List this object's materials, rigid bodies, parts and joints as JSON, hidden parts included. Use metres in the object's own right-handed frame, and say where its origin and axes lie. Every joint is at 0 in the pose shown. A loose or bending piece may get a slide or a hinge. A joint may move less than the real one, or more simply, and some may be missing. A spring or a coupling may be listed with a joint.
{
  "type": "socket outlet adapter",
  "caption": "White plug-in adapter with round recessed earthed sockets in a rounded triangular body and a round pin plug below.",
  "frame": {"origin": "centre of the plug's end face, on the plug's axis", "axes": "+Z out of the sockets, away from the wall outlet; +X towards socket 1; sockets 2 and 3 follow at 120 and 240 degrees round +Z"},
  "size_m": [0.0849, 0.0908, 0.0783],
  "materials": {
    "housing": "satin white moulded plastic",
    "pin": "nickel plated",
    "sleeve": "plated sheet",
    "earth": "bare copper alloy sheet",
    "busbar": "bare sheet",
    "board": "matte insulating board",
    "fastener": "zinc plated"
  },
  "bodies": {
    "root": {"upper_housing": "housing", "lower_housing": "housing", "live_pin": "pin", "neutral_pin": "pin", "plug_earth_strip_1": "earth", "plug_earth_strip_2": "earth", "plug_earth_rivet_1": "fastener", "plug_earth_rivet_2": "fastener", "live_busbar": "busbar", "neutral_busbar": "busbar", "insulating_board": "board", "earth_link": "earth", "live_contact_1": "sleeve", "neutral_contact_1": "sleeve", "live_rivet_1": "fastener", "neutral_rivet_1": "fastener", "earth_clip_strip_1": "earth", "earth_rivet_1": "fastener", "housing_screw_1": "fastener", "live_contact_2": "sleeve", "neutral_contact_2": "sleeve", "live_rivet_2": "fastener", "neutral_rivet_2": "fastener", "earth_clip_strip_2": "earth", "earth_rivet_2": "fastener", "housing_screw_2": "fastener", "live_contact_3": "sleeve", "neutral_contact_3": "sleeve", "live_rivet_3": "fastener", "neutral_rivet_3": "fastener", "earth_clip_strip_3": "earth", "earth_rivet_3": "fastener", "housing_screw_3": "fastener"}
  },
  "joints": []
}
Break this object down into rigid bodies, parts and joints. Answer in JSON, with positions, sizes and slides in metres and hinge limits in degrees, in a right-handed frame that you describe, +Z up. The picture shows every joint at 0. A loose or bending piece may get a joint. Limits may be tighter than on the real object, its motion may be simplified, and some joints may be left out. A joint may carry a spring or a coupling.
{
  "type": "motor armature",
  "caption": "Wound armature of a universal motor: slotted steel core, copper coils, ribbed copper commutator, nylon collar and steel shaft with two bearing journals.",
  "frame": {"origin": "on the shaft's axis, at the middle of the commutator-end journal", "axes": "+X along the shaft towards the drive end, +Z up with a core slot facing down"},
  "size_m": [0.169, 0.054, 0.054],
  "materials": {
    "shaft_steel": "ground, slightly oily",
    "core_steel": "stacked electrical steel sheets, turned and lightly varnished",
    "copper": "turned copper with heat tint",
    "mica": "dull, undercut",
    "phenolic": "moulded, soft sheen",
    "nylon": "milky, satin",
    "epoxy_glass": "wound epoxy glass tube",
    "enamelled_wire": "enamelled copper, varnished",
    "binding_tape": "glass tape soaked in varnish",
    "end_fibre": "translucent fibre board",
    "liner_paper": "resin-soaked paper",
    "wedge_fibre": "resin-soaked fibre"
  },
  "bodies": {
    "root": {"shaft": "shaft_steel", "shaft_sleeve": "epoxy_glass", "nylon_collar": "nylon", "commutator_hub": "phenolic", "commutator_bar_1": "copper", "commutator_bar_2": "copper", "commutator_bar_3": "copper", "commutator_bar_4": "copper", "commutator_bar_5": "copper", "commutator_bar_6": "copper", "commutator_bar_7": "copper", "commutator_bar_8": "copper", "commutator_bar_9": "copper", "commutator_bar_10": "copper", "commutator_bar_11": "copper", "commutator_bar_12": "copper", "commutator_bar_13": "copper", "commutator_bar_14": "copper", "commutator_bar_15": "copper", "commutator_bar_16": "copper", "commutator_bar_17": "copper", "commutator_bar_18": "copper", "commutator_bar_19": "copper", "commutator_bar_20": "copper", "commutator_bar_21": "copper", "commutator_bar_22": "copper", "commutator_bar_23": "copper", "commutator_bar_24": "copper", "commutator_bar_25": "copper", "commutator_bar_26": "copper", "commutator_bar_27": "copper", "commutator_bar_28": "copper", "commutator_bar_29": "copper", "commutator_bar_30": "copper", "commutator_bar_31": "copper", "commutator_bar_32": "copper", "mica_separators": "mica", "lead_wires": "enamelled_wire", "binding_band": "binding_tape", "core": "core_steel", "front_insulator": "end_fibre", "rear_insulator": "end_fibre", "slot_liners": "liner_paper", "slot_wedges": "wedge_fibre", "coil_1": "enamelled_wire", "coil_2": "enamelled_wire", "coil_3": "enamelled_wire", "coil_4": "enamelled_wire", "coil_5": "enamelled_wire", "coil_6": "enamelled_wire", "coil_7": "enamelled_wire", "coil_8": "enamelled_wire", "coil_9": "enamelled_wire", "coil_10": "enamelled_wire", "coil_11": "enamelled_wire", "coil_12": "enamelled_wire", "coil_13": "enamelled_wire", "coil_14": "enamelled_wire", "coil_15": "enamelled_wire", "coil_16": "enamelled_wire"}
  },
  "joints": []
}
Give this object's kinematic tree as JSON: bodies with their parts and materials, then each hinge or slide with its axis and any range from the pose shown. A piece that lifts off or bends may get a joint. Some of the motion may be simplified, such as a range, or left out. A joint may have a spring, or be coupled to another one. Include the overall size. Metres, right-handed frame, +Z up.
········
**Instructions to follow**
Give the listing again, word for word.

**Answer for the task**
List this object's materials, rigid bodies, parts and joints as JSON, hidden parts included. Use metres in the object's own right-handed frame, and say where its origin and axes lie. Every joint is at 0 in the pose shown. A loose or bending piece may get a slide or a hinge. A joint may move less than the real one, or more simply, and some may be missing. A spring or a coupling may be listed with a joint.
{
  "type": "socket outlet adapter",
  "caption": "White plug-in adapter with round recessed earthed sockets in a rounded triangular body and a round pin plug below.",
  "frame": {"origin": "centre of the plug's end face, on the plug's axis", "axes": "+Z out of the sockets, away from the wall outlet; +X towards socket 1; sockets 2 and 3 follow at 120 and 240 degrees round +Z"},
  "size_m": [0.0849, 0.0908, 0.0783],
  "materials": {
    "housing": "satin white moulded plastic",
    "pin": "nickel plated",
    "sleeve": "plated sheet",
    "earth": "bare copper alloy sheet",
    "busbar": "bare sheet",
    "board": "matte insulating board",
    "fastener": "zinc plated"
  },
  "bodies": {
    "root": {"upper_housing": "housing", "lower_housing": "housing", "live_pin": "pin", "neutral_pin": "pin", "plug_earth_strip_1": "earth", "plug_earth_strip_2": "earth", "plug_earth_rivet_1": "fastener", "plug_earth_rivet_2": "fastener", "live_busbar": "busbar", "neutral_busbar": "busbar", "insulating_board": "board", "earth_link": "earth", "live_contact_1": "sleeve", "neutral_contact_1": "sleeve", "live_rivet_1": "fastener", "neutral_rivet_1": "fastener", "earth_clip_strip_1": "earth", "earth_rivet_1": "fastener", "housing_screw_1": "fastener", "live_contact_2": "sleeve", "neutral_contact_2": "sleeve", "live_rivet_2": "fastener", "neutral_rivet_2": "fastener", "earth_clip_strip_2": "earth", "earth_rivet_2": "fastener", "housing_screw_2": "fastener", "live_contact_3": "sleeve", "neutral_contact_3": "sleeve", "live_rivet_3": "fastener", "neutral_rivet_3": "fastener", "earth_clip_strip_3": "earth", "earth_rivet_3": "fastener", "housing_screw_3": "fastener"}
  },
  "joints": []
}
Break this object down into rigid bodies, parts and joints. Answer in JSON, with positions, sizes and slides in metres and hinge limits in degrees, in a right-handed frame that you describe, +Z up. The picture shows every joint at 0. A loose or bending piece may get a joint. Limits may be tighter than on the real object, its motion may be simplified, and some joints may be left out. A joint may carry a spring or a coupling.
{
  "type": "motor armature",
  "caption": "Wound armature of a universal motor: slotted steel core, copper coils, ribbed copper commutator, nylon collar and steel shaft with two bearing journals.",
  "frame": {"origin": "on the shaft's axis, at the middle of the commutator-end journal", "axes": "+X along the shaft towards the drive end, +Z up with a core slot facing down"},
  "size_m": [0.169, 0.054, 0.054],
  "materials": {
    "shaft_steel": "ground, slightly oily",
    "core_steel": "stacked electrical steel sheets, turned and lightly varnished",
    "copper": "turned copper with heat tint",
    "mica": "dull, undercut",
    "phenolic": "moulded, soft sheen",
    "nylon": "milky, satin",
    "epoxy_glass": "wound epoxy glass tube",
    "enamelled_wire": "enamelled copper, varnished",
    "binding_tape": "glass tape soaked in varnish",
    "end_fibre": "translucent fibre board",
    "liner_paper": "resin-soaked paper",
    "wedge_fibre": "resin-soaked fibre"
  },
  "bodies": {
    "root": {"shaft": "shaft_steel", "shaft_sleeve": "epoxy_glass", "nylon_collar": "nylon", "commutator_hub": "phenolic", "commutator_bar_1": "copper", "commutator_bar_2": "copper", "commutator_bar_3": "copper", "commutator_bar_4": "copper", "commutator_bar_5": "copper", "commutator_bar_6": "copper", "commutator_bar_7": "copper", "commutator_bar_8": "copper", "commutator_bar_9": "copper", "commutator_bar_10": "copper", "commutator_bar_11": "copper", "commutator_bar_12": "copper", "commutator_bar_13": "copper", "commutator_bar_14": "copper", "commutator_bar_15": "copper", "commutator_bar_16": "copper", "commutator_bar_17": "copper", "commutator_bar_18": "copper", "commutator_bar_19": "copper", "commutator_bar_20": "copper", "commutator_bar_21": "copper", "commutator_bar_22": "copper", "commutator_bar_23": "copper", "commutator_bar_24": "copper", "commutator_bar_25": "copper", "commutator_bar_26": "copper", "commutator_bar_27": "copper", "commutator_bar_28": "copper", "commutator_bar_29": "copper", "commutator_bar_30": "copper", "commutator_bar_31": "copper", "commutator_bar_32": "copper", "mica_separators": "mica", "lead_wires": "enamelled_wire", "binding_band": "binding_tape", "core": "core_steel", "front_insulator": "end_fibre", "rear_insulator": "end_fibre", "slot_liners": "liner_paper", "slot_wedges": "wedge_fibre", "coil_1": "enamelled_wire", "coil_2": "enamelled_wire", "coil_3": "enamelled_wire", "coil_4": "enamelled_wire", "coil_5": "enamelled_wire", "coil_6": "enamelled_wire", "coil_7": "enamelled_wire", "coil_8": "enamelled_wire", "coil_9": "enamelled_wire", "coil_10": "enamelled_wire", "coil_11": "enamelled_wire", "coil_12": "enamelled_wire", "coil_13": "enamelled_wire", "coil_14": "enamelled_wire", "coil_15": "enamelled_wire", "coil_16": "enamelled_wire"}
  },
  "joints": []
}
Give this object's kinematic tree as JSON: bodies with their parts and materials, then each hinge or slide with its axis and any range from the pose shown. A piece that lifts off or bends may get a joint. Some of the motion may be simplified, such as a range, or left out. A joint may have a spring, or be coupled to another one. Include the overall size. Metres, right-handed frame, +Z up.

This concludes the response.